Commissioners discuss Kingsbury Grade project
A major pavement reconstruction project on Kingsbury Grade is moving forward and could result in delays or a reliance on alternate routes into South Lake Tahoe for some commuters.
The proposed project will consist of repaving the existing roadway, addressing safety issues and improving roadway drainage and water runoff.
It will cover nearly four miles of Kingsbury Grade between Highway 50 and the summit.
The Nevada Department of Transportation discussed its project at a Douglas County Board of Commissioners meeting Thursday.
“The roadway is falling apart,” said NDOT project manager Pedro Rodriguez. “It needs to be reconstructed.”
Natural springs underneath Kingsbury have been bubbling up for some time and deteriorated the road, he said. Therefore, water improvements will need to be made throughout the sector, along with a 13-inch, full-depth reconstruction of the roadway.
Other improvements will include the addition of a left-turn lane into Tramway Drive for motorists traveling westbound on Kingsbury, the addition of streetlights near pedestrian crosswalks in a commercial area near Highway 50 and the rehabilitation of certain sidewalks to meet federal requirements.
The state initially anticipated spending about $8 million on the project. But it now expects to spend somewhere between $14 million and $15 million.
Nevertheless, the biggest issue raised among Kingsbury community members and county commissioners Thursday seemed to be how NDOT plans to deal with traffic during the project.

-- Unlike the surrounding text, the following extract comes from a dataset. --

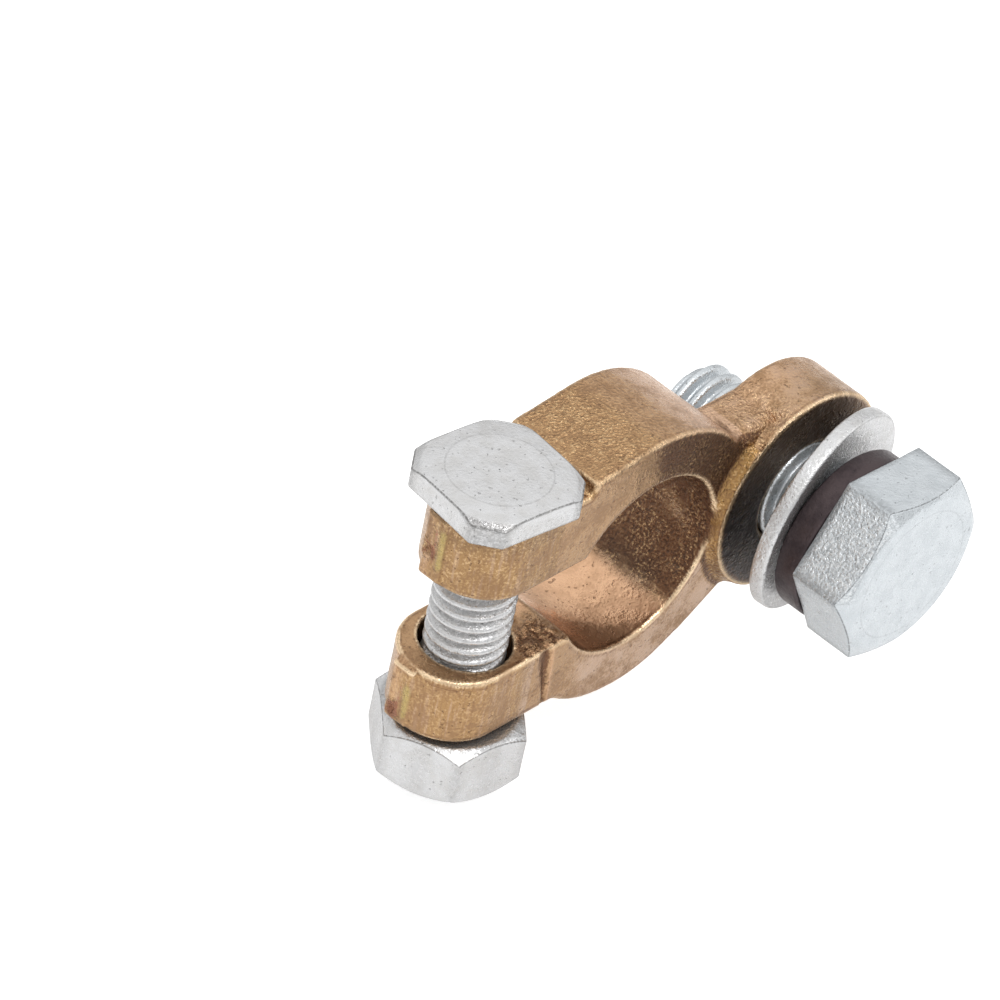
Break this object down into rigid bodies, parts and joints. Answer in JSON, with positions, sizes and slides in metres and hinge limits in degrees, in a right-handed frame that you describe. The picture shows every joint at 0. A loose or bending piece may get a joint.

Now, NDOT plans to pursue a 12- to 18-month construction schedule, which would close Kingsbury at the summit to regular traffic coming from Carson Valley before Memorial Day and after Labor Day.
Only emergency, construction and public transit traffic would be allowed from Carson Valley during that time. Full access would be granted to anyone heading up Kingsbury from Highway 50.
On the other hand, work between Memorial Day and Labor Day would be conducted at night. One lane alternating traffic only would be permitted at night, and one lane would be open in each direction during the day.
Dealing with traffic was a big issue at Thursday’s meeting. A few commissioners, including Doug Johnson, expressed how vital the roadway is as a connection between the South Shore and Carson Valley.
“It’s kind of like closing the Bay Bridge,” Johnson said of the project.
About 5,000 vehicles travel over Daggett Summit per day, according to the state.
The next steps in the project involves NDOT seeking approval from the Transportation Board in March, followed by more public meetings around mid-March or early April.
Construction is expected to begin in May.